In 2019, Democrats joined Republicans in criticizing her for writing online that certain pro-Israel groups were “all about the Benjamins, baby,” seeming to reference an antisemitic trope about Jews and money. She apologized for the comment.

Two years later, Omar appeared to equate terror attacks carried out by groups such as Hamas with actions of the U.S. government when she wrote: “We have seen unthinkable atrocities committed by the U.S., Hamas, Israel, Afghanistan, and the Taliban.” She later said she had not meant to compare them.

In 2023, the House voted along party lines to remove Omar from the Foreign Affairs Committee over her past comments about Israel. Omar reacted with her typical defiance.

“Take your vote or not — I am here to stay,” Omar said on the House floor at the time. “I am Muslim. I am an immigrant. And interestingly, from Africa. Is anyone surprised that I am being targeted? Is anyone surprised that I am somehow deemed unworthy to speak about American foreign policy?”

Still, Tuesday night’s attack appeared to cross a line even for some Republicans who in the past have criticized Omar.
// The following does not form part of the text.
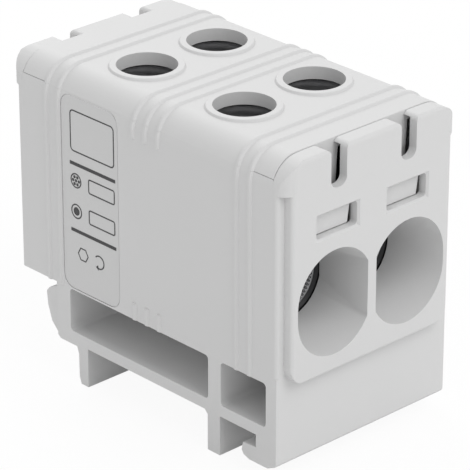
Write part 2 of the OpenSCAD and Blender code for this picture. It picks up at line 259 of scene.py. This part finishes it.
# ------------------------------------------------------------ label print
# Plain signs printed in dark grey ink: two bars that divide the field, marks
# for stranded and solid wire beside blank boxes, an empty frame at the top,
# and a hexagon key with a turning arrow at the foot.
ink_proud = 0.02 * mm
ink_sunk = 0.01 * mm
ink_foot = foil_thick - field_depth - ink_sunk
ink_height = foil_thick - field_depth + ink_proud
ink_line = 0.16 * mm
sign_shift = 0.45 * mm
bar = (7.8 * mm, 0.42 * mm, 0.03 * mm)
bar_heights = (28.15 * mm, 19.75 * mm)
top_frame = (7.4 * mm, 5.0 * mm, 0.5 * mm)
top_frame_up = 7.9 * mm
wire_ring = 0.85 * mm
wire_side = -2.9 * mm
wire_rows = {"stranded": 1.75 * mm, "solid": -2.1 * mm}
strand = 0.2 * mm
strand_circle = 0.5 * mm
core_share = 0.6
blank_box = (4.4 * mm, 1.7 * mm, 0.25 * mm)
blank_side = 1.5 * mm
key_up = -7.3 * mm
key_radius = 0.85 * mm
key_side = -1.9 * mm
arrow_radius = 0.8 * mm
arrow_side = 0.9 * mm
arrow_tip = np.array([(-0.32, 0.05), (0.05, 0.34), (0.14, -0.3)]) * mm


def wrapped_grid(rows, cols, closed):
    """Faces of a grid of points, row by row. Each row joins the next, and its last point
    joins its first; on a closed grid the last row joins the first one too."""
    i = np.arange(rows if closed else rows - 1)[:, None]
    j = np.arange(cols)[None, :]
    ni = (i + 1) % rows
    nj = (j + 1) % cols
    corners = np.stack([i * cols + j, i * cols + nj, ni * cols + nj, ni * cols + j], axis=2)
    return corners.reshape(-1, 4).tolist()


def stroke(path, width, closed):
    """A printed line: a flat strip carried along a path, half its width to each side of
    the path's own direction, from the foil up to the ink's height."""
    if closed:
        along = np.roll(path, -1, axis=0) - np.roll(path, 1, axis=0)
    else:
        along = np.gradient(path, axis=0)
    along /= np.linalg.norm(along, axis=1)[:, None]
    aside = np.column_stack([-along[:, 1], along[:, 0]]) * width / 2
    corners = [(path + aside, ink_foot), (path - aside, ink_foot),
               (path - aside, ink_height), (path + aside, ink_height)]
    n = len(path)
    points = np.stack([np.column_stack([p, np.full(n, z)]) for p, z in corners], axis=1)
    faces = wrapped_grid(n, 4, closed)
    if not closed:
        faces += [[0, 1, 2, 3], [4 * n - 1, 4 * n - 2, 4 * n - 3, 4 * n - 4]]
    return points.reshape(-1, 3), faces


def arc(radius, start, end, steps=40):
    """Points on a circle about the middle, from one angle in degrees to another."""
    turn = np.radians(np.linspace(start, end, steps))
    return radius * np.column_stack([np.cos(turn), np.sin(turn)])


def printed(shape, right, up):
    """Puts a shape on the field, right and up from the field's middle."""
    points, faces = shape
    return on_side(points + np.array([right, up, 0]), field_mid), faces


def solid_mark(outline):
    """A filled printed shape."""
    return tablet(outline, ink_foot, ink_height)


ring_path = arc(wire_ring, 0, 360, 49)[:-1]
strand_path = arc(strand, 0, 360, 17)[:-1]
strands = np.concatenate([[(0.0, 0.0)], arc(strand_circle, 0, 360, 7)[:-1]])
arrow_path = arc(arrow_radius, 140, -110, 36)
cores = {"stranded": [strand_path + middle for middle in strands],
         "solid": [core_share * ring_path]}

marks = [printed(solid_mark(round_box(*bar, 3)), sign_shift, z - field_mid[1])
         for z in bar_heights]
marks.append(printed(stroke(round_box(*top_frame, 6), ink_line, True), sign_shift,
                     top_frame_up))
for kind, up in wire_rows.items():
    marks.append(printed(stroke(ring_path, ink_line, True), sign_shift + wire_side, up))
    marks += [printed(solid_mark(core), sign_shift + wire_side, up) for core in cores[kind]]
    marks.append(printed(stroke(round_box(*blank_box, 6), ink_line, True),
                         sign_shift + blank_side, up))
marks.append(printed(stroke(arc(key_radius, 0, 360, 7)[:-1], ink_line, True),
                     sign_shift + key_side, key_up))
marks.append(printed(stroke(arrow_path, ink_line, False), sign_shift + arrow_side, key_up))
marks.append(printed(solid_mark(arrow_tip + arrow_path[-1]), sign_shift + arrow_side, key_up))


def printing_ink(name):
    """Dark grey ink: a fine noise leaves it slightly uneven, as a pad print is."""
    mat = bpy.data.materials.new(name)
    mat.use_nodes = True
    tree = mat.node_tree
    shader = tree.nodes["Principled BSDF"]
    shader.inputs["Roughness"].default_value = 0.6
    place = tree.nodes.new("ShaderNodeTexCoord")
    cover = tree.nodes.new("ShaderNodeTexNoise")
    cover.inputs["Scale"].default_value = 3000.0
    tone = tree.nodes.new("ShaderNodeValToRGB")
    tone.color_ramp.elements[0].color = (0.035, 0.035, 0.037, 1)
    tone.color_ramp.elements[1].color = (0.06, 0.06, 0.062, 1)
    tree.links.new(place.outputs["Object"], cover.inputs["Vector"])
    tree.links.new(cover.outputs["Fac"], tone.inputs["Fac"])
    tree.links.new(tone.outputs["Color"], shader.inputs["Base Color"])
    return mat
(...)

“Regardless of how vehemently I disagree with her rhetoric — and I do — no elected official should face physical attacks,” Rep. Nancy Mace, R-S.C., wrote online. “This is not who we are.”

These days, Omar said she assumes the Somali community in Minnesota has been targeted in part because she has become the president’s personal obsession. Still, she has said she believes that the only way to handle a bully is to continue to get in his face.

“I’m ok,” she wrote online after Tuesday night’s attack. “I’m a survivor so this small agitator isn’t going to intimidate me from doing my work. I don’t let bullies win.”

Omar responded to the announcement of a Justice Department investigation with the same impudence. “Sorry, Trump, your support is collapsing and you’re panicking,” she said.